# Data Wrangling Report

## Introduction

In this project, I practiced going through the entire data wrangling process (gather - assess - clean) and analyzing the tweet archive of Twitter user @dog_rates, which rates people's dogs with a humorous comment about the dog. The aim of this project is to wrangle this Twitter data to create interesting and trustworthy analyses and visualizations.

## Gathering Data

For this project, I had to gather each of the following pieces of data:

- **File on Hand:** WeRateDogs Twitter archive. This file has been giving to me, so I simply downloaded it manually by clicking the link (twitter_archive_enhanced.csv) in my Udacity classroom.


- **File Downloaded Programmatically:** Tweet image predictions file (image_predictions.tsv) is hosted on Udacity's servers and I downloaded it programmatically using Requests library and the file link.


- **JSON Data Queried using Twitter API:** Using the tweet IDs in the WeRateDogs Twitter archive, I queried Twitter API for each tweet's JSON data using Python's Tweepy library and stored each tweet's entire set of JSON data in a file called tweet_json.txt file. Then I had to read this .txt file line by line into a pandas DataFrame with tweet ID, retweet count, and favorite count.

## Assessing Data

I assessed the gathered data visually and programmatically with the help of the following pandas functions:
- .info()
- .sample()
- .unique()
- .duplicated()
- .notna()
- .isna()
- .describe()
- .value_counts()
- .isin()
- .str.startswith('RT '): for getting the records which are retweets.
- .str.contains('(\d+\.\d*\/\d+)'): to check the existence of tweets with ratings containing decimal points.
- .str.contains('\d+\/10(\S*\D*\d+\/10)+'): to check the existence of tweets containing multiple ratings.

###### While assessing the data, I have addressed the following quality and tidiness issues:

### Quality Issues:

##### `Twitter Archive` Table

1. Erroneous datatypes (timestamp, in_reply_to_status_id, in_reply_to_user_id, dog stages).
2. Unneeded columns (retweeted_status_id, retweeted_status_user_id, retweeted_status_timestamp).
3. Existence of records with retweets.
4. The data in source column contains html anchor tags which makes the information in it un-understandable.
5. Existence of tweets with no images (expanded_urls), and most of them are replies to other tweets.
6. Existence of tweets with duplicated images (expanded_urls), and it appears that most of them are retweets.
7. Erroneous extracted ratings.
8. Nulls represented as the string (None) in name and dog stages columns.

##### `Image Predictions` Table

9. Inconsistence usage of capitalization in p1, p2, p3 columns & underscores and dashes between words.
10. Existence of tweets with duplicated images (jpg_url), these might be retweets. 
11. Existence of records with retweets.
12. Non-descriptive column names.

##### `JSON Data` Table

13. Existence of records with retweets.

### Tidiness Issues:

1. One variable in multiple columns for dog stages in `Twitter Archive` ('doggo', 'floofer', 'pupper', 'puppo').
2. Timestamp column in `Twitter Archive` contains two variables: date and time.
3. Image predictions columns and retweet and favorite counts should be part of `Twitter Archive` table.

## Cleaning Data

The first thing to do before starting the cleaning process is making a copy of each piece of data, in which all the cleaning operations will be conducted on these copies. 

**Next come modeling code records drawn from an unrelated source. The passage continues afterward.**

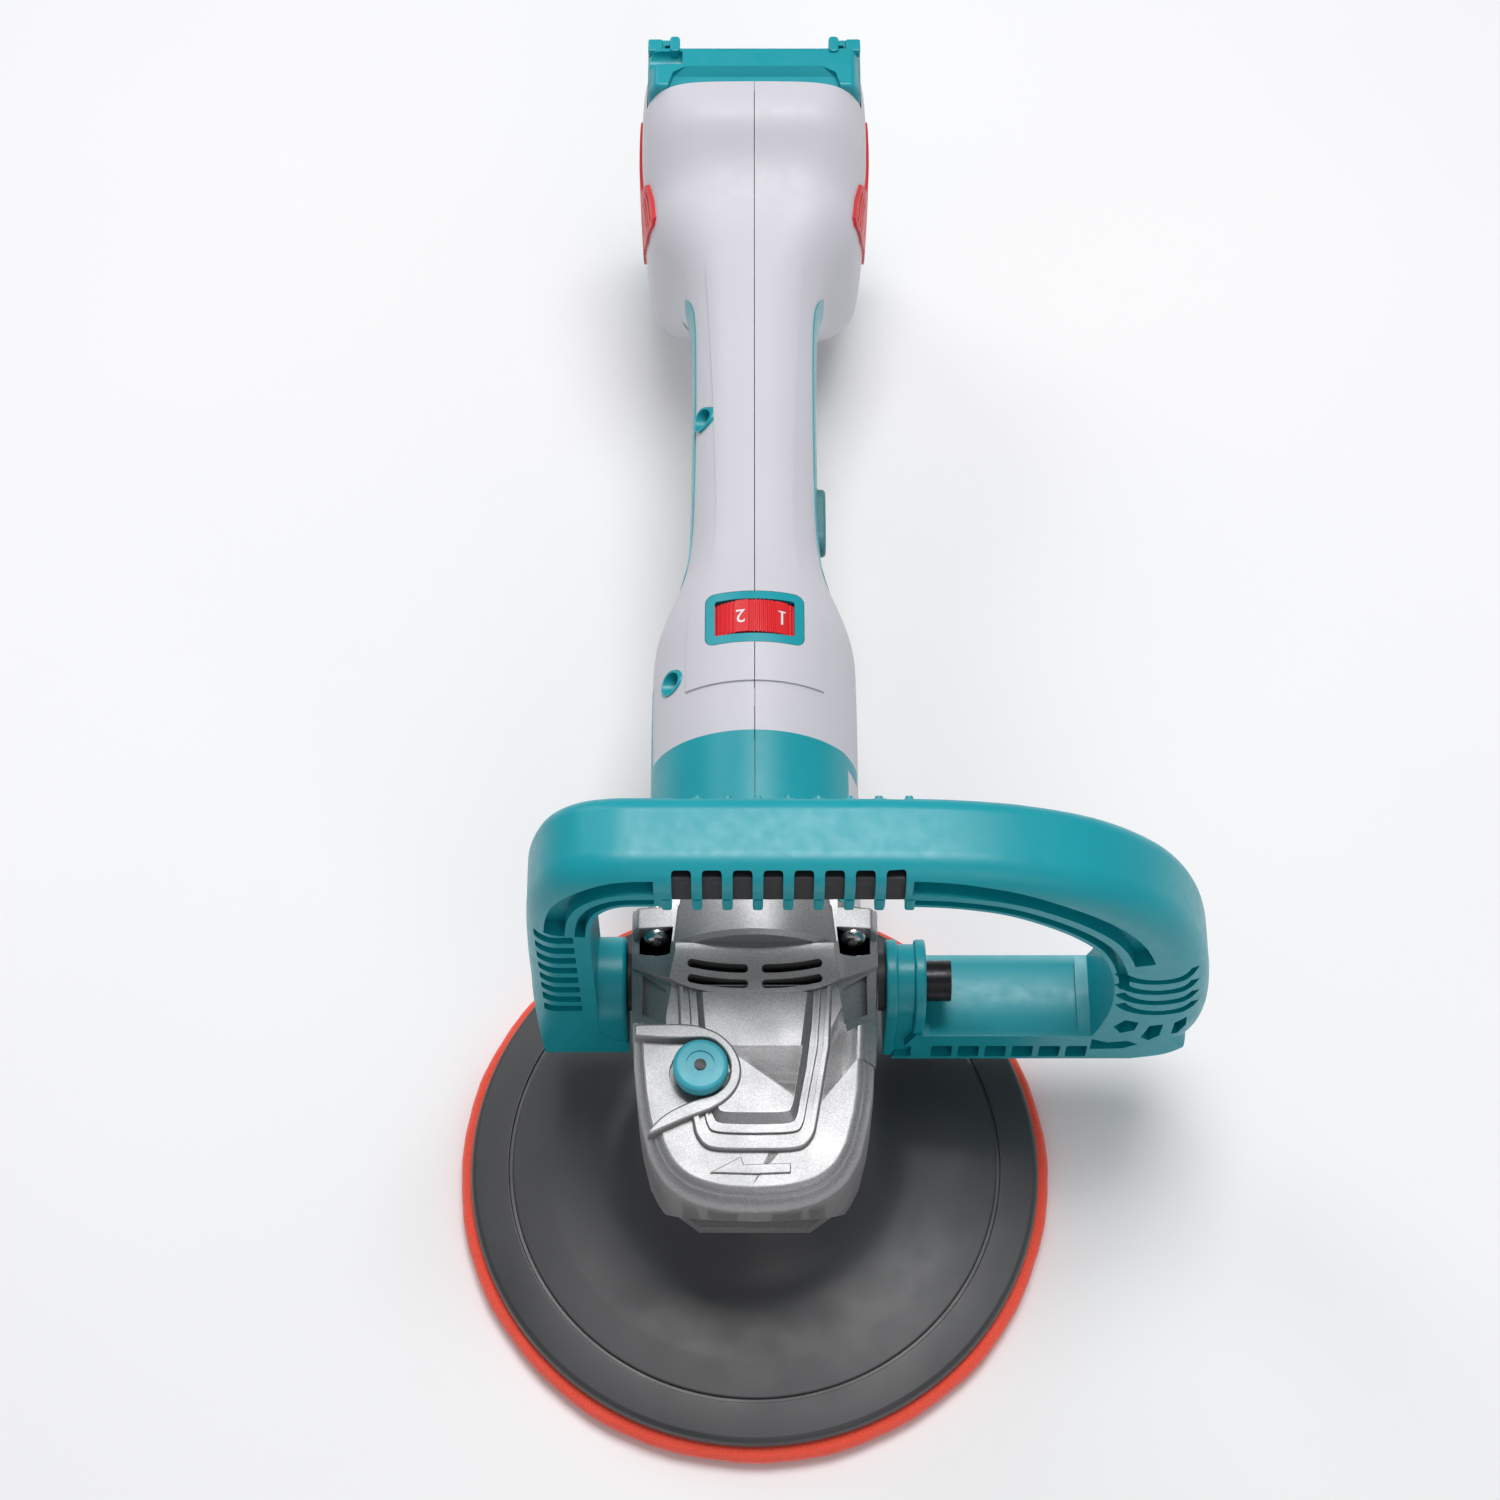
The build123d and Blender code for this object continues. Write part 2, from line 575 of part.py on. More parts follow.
def body_loft(inset, first=None, last=None):
    """Solid through the body's stations, each section brought in by the inset."""
    stations = list(BODY)
    if first is not None:
        stations[0] = (first, *BODY[0][1:])
    if last is not None:
        stations[-1] = (last, *BODY[-1][1:])
    rings = []
    for y, width, height, centre, corner in stations:
        with BuildSketch(across(y, centre)) as ring:
            RectangleRounded(width - 2 * inset, height - 2 * inset, corner - inset)
        rings.append(ring.sketch)
    return loft(rings, ruled=True)


body_outer = body_loft(0)
body_inner = body_loft(WALL, first=62.0, last=FRAME_FRONT + 1)
body_under_trim = body_loft(1.3, last=FRAME_FRONT + 1)
body_over = body_loft(-2.2, last=FRAME_FRONT)

# screw wells on the left: station y, height, depth of the seat from the seam
WELLS = [(125.0, 100.0, 12.0), (125.0, 61.0, 12.0), (223.0, 100.5, 7.0), (283.0, 64.5, 8.0), (327.0, 108.0, 12.0),
         (327.0, 26.0, 12.0)]
WELL_R = 4.2
TRIGGER_HALF = 10.7
PIVOT_Y, PIVOT_Z = 172.0, 65.0
LEADS = [(-14.5, 70.0), (-14.5, 74.5), (14.5, 70.0)]
BUTTON_Y, BUTTON_Z = 193.0, 85.0

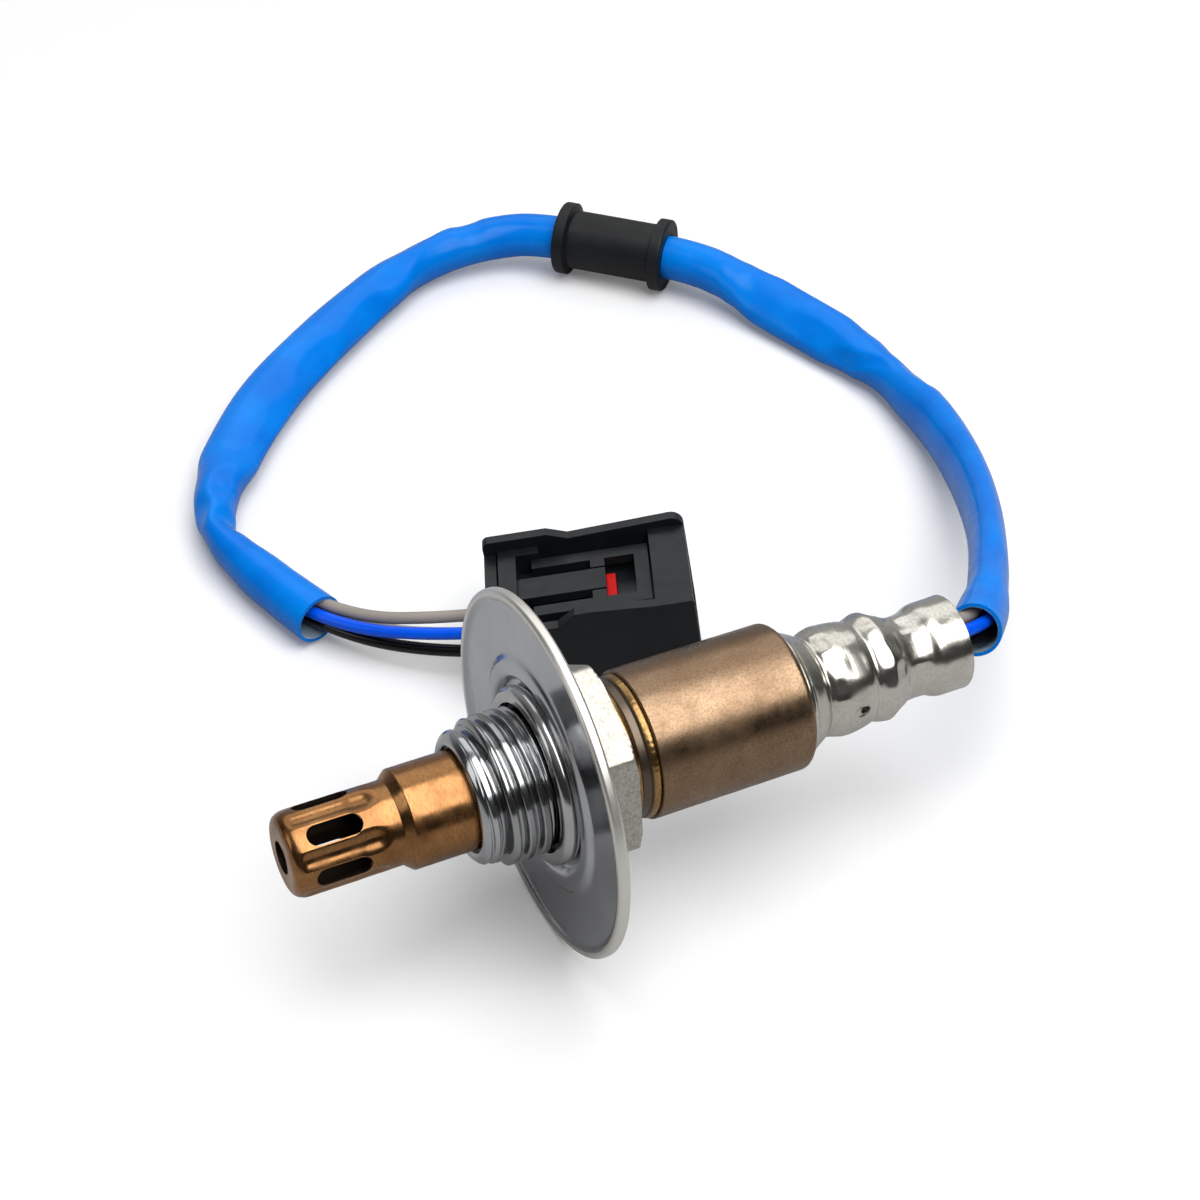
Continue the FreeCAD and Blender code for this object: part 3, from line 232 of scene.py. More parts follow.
# %% Values of a finish
class Level:
    """One value of a finish that may change over the surface."""

    def __init__(self, finish, socket):
        self.finish = finish
        self.socket = socket

    def math(self, operation, first, second):
        return self.finish.node("Math", {"operation": operation}, {0: first, 1: second})

    def __add__(self, other):
        return self.math("ADD", self, other)

    __radd__ = __add__

    def __mul__(self, other):
        return self.math("MULTIPLY", self, other)

    __rmul__ = __mul__

    def __sub__(self, other):
        return self.math("SUBTRACT", self, other)

    def __rsub__(self, other):
        return self.math("SUBTRACT", other, self)

    def __lt__(self, other):
        return self.math("LESS_THAN", self, other)


# %% [markdown]
# Every other node comes from one method. It sets the node's settings first, because they
# can change which inputs the node has, and then fills or links its inputs. The world's
# tree needs the same method as the finishes, so it stands in a class of its own.


# %% Trees of nodes
class Tree:
    """Makes the nodes of one material or of the world."""

    def __init__(self, tree):
        self.tree = tree

    def node(self, kind, settings=None, inputs=None, out=0):
        """A new node, known by one of its outputs."""
        made = self.tree.nodes.new("ShaderNode" + kind)
        for name, value in (settings or {}).items():
            setattr(made, name, value)
        for name, value in (inputs or {}).items():
            if isinstance(value, Level):
                self.tree.links.new(value.socket, made.inputs[name])
            else:
                made.inputs[name].default_value = value
        return None if out is None else Level(self, made.outputs[out])

    def steps(self, level, low, high, start=0.0, finish=1.0, smooth=False):
        """The level, stretched so that low becomes start and high becomes finish."""
        kind = "SMOOTHSTEP" if smooth else "LINEAR"
        return self.node("MapRange", {"interpolation_type": kind}, {
            "Value": level, "From Min": low, "From Max": high,
            "To Min": start, "To Max": finish})


# %% [markdown]
# A finish on this part is always one Principled shader with a few things that vary over the
# surface: its colour, its roughness and its relief. The class opens the shader, sets what
# is the same all over on the shader itself, and measures noise in real millimetres, so that
# a grain keeps its true size on every piece.


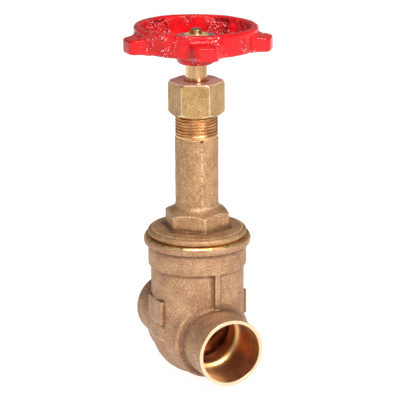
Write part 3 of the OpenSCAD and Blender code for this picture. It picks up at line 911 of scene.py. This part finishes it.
def gloss_paint():
    """Thick red gloss over rough iron."""
    s = Shade("red_paint", roughness=0.2, Coat_Weight=0.2, Coat_Roughness=0.05,
              Specular_IOR_Level=0.25)
    patches = s.noise(8.0, 3)
    base = s.ramp(patches, (0.3, colour(178, 12, 18)), (0.55, colour(204, 16, 22)),
                  (0.75, colour(218, 28, 30)))
    # Painted shade: the paint is darker in the hollows
    cavity = s.remap(s.attribute("cavity"), 0.15, 0.6, 0.0, 0.35)
    base = s.mix(cavity, base, colour(150, 14, 20))
    corners = s.math("MULTIPLY", s.attribute("cavity"), 0.5)
    zone = s.remap(s.math("ADD", s.noise(7.5, 2), corners), 0.56, 0.66)
    grit = s.noise(0.72, 2, roughness=0.5)
    normal = s.bump(s.noise(3.0, 2), 0.16, 0.5)
    normal = s.bump(s.math("MULTIPLY", grit, zone), 0.9, 1.0, normal)
    # Painted highlight: pale specks mixed into the colour as glints
    glint = s.math("MULTIPLY", s.remap(grit, 0.6, 0.67, 0.0, 0.9), zone)
    base = s.mix(glint, base, colour(255, 222, 222))
    rough = s.remap(patches, 0.3, 0.7, 0.16, 0.3)
    return s.finish(base, rough, normal)


def graphite_braid():
    s = Shade("packing", metallic=0.1, roughness=0.6)
    grain = s.noise(0.25, 3)
    base = s.ramp(grain, (0.35, colour(28, 28, 30)), (0.7, colour(92, 92, 94)))
    return s.finish(base, s.remap(grain, 0.3, 0.7, 0.7, 0.45), s.bump(grain, 0.05, 0.8))


def sheet_metal():
    """Thin aluminium disc with a fine grain, and reddish patches painted in as the red wheel's reflection.
    """
    s = Shade("plate_aluminium", metallic=0.9)
    grain = s.noise(0.5, 3)
    base = s.ramp(s.noise(3.0, 4), (0.35, colour(176, 172, 168)), (0.65, colour(222, 218, 214)))
    # Painted reflection: reddish patches stand for the red wheel seen in the disc
    base = s.mix(s.remap(s.noise(1.2, 3), 0.6, 0.7, 0.0, 0.6), base, colour(206, 96, 92))
    return s.finish(base, s.remap(grain, 0.3, 0.7, 0.3, 0.5), s.bump(grain, 0.02, 0.5))


def floor_paint():
    s = Shade("studio_floor", roughness=0.7, Emission_Color=(1, 1, 1, 1), Emission_Strength=0.92)
    base = s.ramp(s.noise(60, 3), (0.3, colour(150, 150, 150)), (0.7, colour(158, 158, 158)))
    return s.finish(base)


MATERIALS = {
    "cast_bronze_body": cast_bronze(
        "cast_bronze_body", dark=colour(146, 109, 82), mid=colour(192, 150, 115),
        light=colour(232, 199, 162), brown=colour(104, 68, 46)),
    "cast_bronze_bonnet": cast_bronze(
        "cast_bronze_bonnet", dark=colour(148, 110, 78), mid=colour(192, 151, 110),
        light=colour(234, 200, 156), brown=colour(112, 74, 48)),
    "machined_bronze": bored_bronze(),
    # Painted shade: the gate, deep inside the body, is given dark browns
    "gate_bronze": machined_metal(
        "gate_bronze", colour(84, 46, 28), colour(124, 72, 44), colour(170, 108, 66),
        axis="X", pitch_mm=0.6, roughness=0.34),
    "neck_thread": machined_metal(
        "neck_thread", colour(172, 122, 78), colour(206, 156, 106), colour(240, 196, 140),
        pitch_mm=0.4, roughness=0.34),
    "faced_rim": machined_metal(
        "faced_rim", colour(206, 160, 96), colour(238, 200, 132), colour(255, 232, 172),
        pitch_mm=0.4, roughness=0.3, tarnish=colour(170, 112, 70)),
    # Painted reflection: long pale and dark streaks along the stem stand in for reflected bands of light
    "stem_brass": machined_metal(
        "stem_brass", colour(158, 114, 76), colour(208, 166, 122), colour(255, 232, 184),
        pitch_mm=0.35, roughness=0.18, run=(1, 1, 0.05), grooves=0.15),
    "wheel_nut_brass": machined_metal(
        "wheel_nut_brass", colour(176, 144, 92), colour(222, 192, 134), colour(252, 232, 182),
        roughness=0.4, metallic=0.4),
    "nut_brass": forged_brass(),
    "packing": graphite_braid(),
    "red_paint": gloss_paint(),
    "plate_aluminium": sheet_metal(),
}


# ---------------------------------------------------------------- assembly

def place(obj, body, slot, node=None, material=None):
    """Gives a piece its body and its material slot, and hides the CAD node that it stands for."""
    obj.data.materials.append(MATERIALS[material or slot])
    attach(obj, body)
    if node:
        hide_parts(node)
    return obj


def build_body():
    casting = cast("body_casting", body_shape, BODY_LOW, BODY_HIGH, step=0.59, skin=body_skin)
    place(casting, "valve_body", "cast_bronze_body", "body")
    for side in (-1, 1):
        place(socket_liner(side), "valve_body", "machined_bronze")
    place(make_rim_ring(), "valve_body", "cast_bronze_body", material="faced_rim")


def build_bonnet():
    high = np.array([BONNET_HIGH[0], BONNET_HIGH[1], THREAD_Z])
    casting = cast("bonnet_casting", bonnet_shape, BONNET_LOW, high, step=0.4, skin=bonnet_skin)
    place(casting, "valve_body", "cast_bronze_bonnet", "bonnet")
    place(make_neck_thread(), "valve_body", "cast_bronze_bonnet", material="neck_thread")
    place(make_spigot_thread(), "valve_body", "cast_bronze_bonnet", material="neck_thread")
    for i in range(1, 5):
        ring = place(make_packing_ring(i), "valve_body", "packing", f"packing_ring_{i}")
        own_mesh(ring)


def build_drive():
    place(make_stem(), "wheel_and_stem", "stem_brass", "stem")
    wheel = cast("handwheel_casting", wheel_shape, WHEEL_LOW, WHEEL_HIGH, step=0.4, skin=paint_skin)
    place(wheel, "wheel_and_stem", "red_paint", "handwheel")
    place(make_plate(), "wheel_and_stem", "plate_aluminium", "identification_plate")
    nut = cast("wheel_nut_hex", wheel_nut_shape, WHEEL_NUT_LOW, WHEEL_NUT_HIGH, step=0.14, skin=bare)
    place(nut, "wheel_and_stem", "nut_brass", "wheel_nut", "wheel_nut_brass")
    place(make_follower(), "follower", "stem_brass", "gland_follower")
    nut = cast("packing_nut_forging", packing_nut_shape, NUT_LOW, NUT_HIGH, step=0.26, skin=forged)
    place(nut, "gland_nut", "nut_brass", "packing_nut")
    wedge = frame["nodes"]["wedge"]
    wedge.data.materials.clear()
    wedge.data.materials.append(MATERIALS["gate_bronze"])


# ---------------------------------------------------------------- studio

MIDDLE = Vector((0, 0, 60 * MM))


def towards(azimuth, elevation):
    """Unit vector from the valve to an eye at a view angle, in degrees."""
    a, e = math.radians(azimuth), math.radians(elevation)
    return Vector((math.sin(a) * math.cos(e), -math.cos(a) * math.cos(e), math.sin(e)))


def build_floor():
    """Pale floor that the valve's round bottom rests on."""
    reach = 3000.0
    z = BODY_LOW[2] - 0.2
    corners = [(-reach, -reach, z), (reach, -reach, z), (reach, reach, z), (-reach, reach, z)]
    floor = make_mesh("studio_floor", corners, [[0, 1, 2, 3]])
    floor.data.materials.append(floor_paint())


def soft_light(name, azimuth, elevation, size, power, distance=0.9):
    """Round soft box that looks at the middle of the valve, from a view angle like the camera's."""
    data = bpy.data.lights.new(name, "AREA")
    data.shape = "DISK"
    data.size = size
    data.energy = power
    light = bpy.data.objects.new(name, data)
    light.location = MIDDLE + distance * towards(azimuth, elevation)
    light.rotation_mode = "QUATERNION"
    light.rotation_quaternion = (MIDDLE - light.location).to_track_quat("-Z", "Y")
    bpy.context.scene.collection.objects.link(light)


def build_camera():
    """Camera at the photograph's angle, a little above the pipe's outlet side."""
    out = towards(azimuth=65.86, elevation=16.82)
    roll = math.radians(0.34)
    distance = 0.80339
    data = bpy.data.cameras.new("camera")
    data.lens = 152.62
    data.sensor_width = 36
    data.shift_x = 0.0074
    data.shift_y = 0.0206
    data.clip_end = 20
    camera = bpy.data.objects.new("camera", data)
    camera.location = MIDDLE + distance * out
    camera.rotation_mode = "QUATERNION"
    camera.rotation_quaternion = (-out).to_track_quat("-Z", "Y") @ Quaternion((0, 0, 1), -roll)
    bpy.context.scene.collection.objects.link(camera)
    bpy.context.scene.camera = camera


def build_studio():
    build_floor()
    build_camera()
    world = bpy.data.worlds.new("studio")
    world.use_nodes = True
    background = next(n for n in world.node_tree.nodes if n.type == "BACKGROUND")
    background.inputs["Color"].default_value = (1, 1, 1, 1)
    background.inputs["Strength"].default_value = 0.22
    bpy.context.scene.world = world
    soft_light("key", azimuth=96, elevation=32, size=0.26, power=7.2)
    soft_light("front", azimuth=66, elevation=50, size=0.45, power=4.3)
    soft_light("fill", azimuth=16, elevation=24, size=0.3, power=0.25)
    bpy.context.scene.view_settings.view_transform = "Standard"


build_body()
build_bonnet()
build_drive()
build_studio()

The cleaning sequence that I performed was: multiple **Define**, **Code**, and **Test** headers, one for each data quality and tidiness issue. As for the cleaning approach, I tackled the tidiness issues first, then cleaned up the quality issues.

Several functions have been used in the cleaning process, such as:

- .str.split(): to split some columns into multiple columns (ex: timestamp, ratings after extracting).
- .str.extract: to extract the dog stage after combining the four dog stages columns.
- pd.merge(): to merge Image Prediction and json Data tables with the Twitter Archive table
- .astype(): to fix the erroneous data types.
- .drop: to drop unneeded rows and columns.
- bs().a.contents from BeautifulSoup parser: to extract the text between html anchor in source column.
- .replace(): to replace the string "None" in the name column with a null value.
- .str.findall('(\d+\.*\d*\/\d+)'): to re-extract the ratings from text column.
- re.search(): to check if a tweet contains a certain regex.
- .str.lower(): to convert the text in p1, p2, and p3 to lowercase.
- .rename(): to rename the columns from Image predictions table.

and much more..

I faced some difficulties while cleaning up the erroneous extracted ratings since:
- some ratings are out of scales different than 10.
- some ratings contain decimal part.
- some extracted values don't represent ratings.
- some tweets contain multiple rating values.

So, working on solving that issue consisted of several steps including re-extract the ratings from text column then fixing each one of these sub-issues separately. 

As for the rest of the issues, cleaning them was kind of straightforward.
     
## Storing Data

Finally, the cleaned DataFrame was stored in a CSV file named twitter_archive_master.csv to be used later in the analysis and visualization.